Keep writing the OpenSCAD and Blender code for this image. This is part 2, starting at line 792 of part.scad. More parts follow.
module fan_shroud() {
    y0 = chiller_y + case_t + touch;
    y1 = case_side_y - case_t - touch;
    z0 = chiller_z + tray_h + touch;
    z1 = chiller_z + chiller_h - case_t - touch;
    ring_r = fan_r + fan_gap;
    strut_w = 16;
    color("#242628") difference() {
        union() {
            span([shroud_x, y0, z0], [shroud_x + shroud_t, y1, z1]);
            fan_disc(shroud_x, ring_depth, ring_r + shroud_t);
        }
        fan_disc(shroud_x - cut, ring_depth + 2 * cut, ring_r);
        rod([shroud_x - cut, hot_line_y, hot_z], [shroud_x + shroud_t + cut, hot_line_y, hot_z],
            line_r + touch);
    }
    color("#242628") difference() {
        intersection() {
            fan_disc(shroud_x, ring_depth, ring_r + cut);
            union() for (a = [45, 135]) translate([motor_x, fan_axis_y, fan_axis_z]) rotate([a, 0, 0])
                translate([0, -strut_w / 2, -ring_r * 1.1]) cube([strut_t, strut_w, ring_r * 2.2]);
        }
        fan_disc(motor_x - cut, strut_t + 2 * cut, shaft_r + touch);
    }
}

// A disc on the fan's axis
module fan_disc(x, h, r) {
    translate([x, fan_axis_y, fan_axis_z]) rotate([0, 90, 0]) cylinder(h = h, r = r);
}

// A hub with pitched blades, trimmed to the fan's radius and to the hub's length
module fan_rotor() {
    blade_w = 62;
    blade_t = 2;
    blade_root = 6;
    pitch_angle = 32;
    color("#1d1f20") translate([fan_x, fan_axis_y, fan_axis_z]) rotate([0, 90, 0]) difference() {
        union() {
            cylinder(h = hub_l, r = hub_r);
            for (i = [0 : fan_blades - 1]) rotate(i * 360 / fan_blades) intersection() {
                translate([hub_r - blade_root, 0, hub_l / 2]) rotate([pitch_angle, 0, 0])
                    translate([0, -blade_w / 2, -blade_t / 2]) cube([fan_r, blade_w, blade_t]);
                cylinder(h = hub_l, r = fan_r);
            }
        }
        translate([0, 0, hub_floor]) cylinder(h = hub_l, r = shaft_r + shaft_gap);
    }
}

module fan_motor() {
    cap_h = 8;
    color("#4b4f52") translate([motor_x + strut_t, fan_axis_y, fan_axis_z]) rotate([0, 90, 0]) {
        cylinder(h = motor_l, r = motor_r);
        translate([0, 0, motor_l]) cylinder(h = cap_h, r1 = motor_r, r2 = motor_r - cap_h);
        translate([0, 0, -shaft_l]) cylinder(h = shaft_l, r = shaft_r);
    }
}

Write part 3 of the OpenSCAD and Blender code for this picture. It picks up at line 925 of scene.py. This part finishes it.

##########

_Given problem_.
Give the number of lines in the entries that hold the word "this", and nothing else.

_Answer below_.
2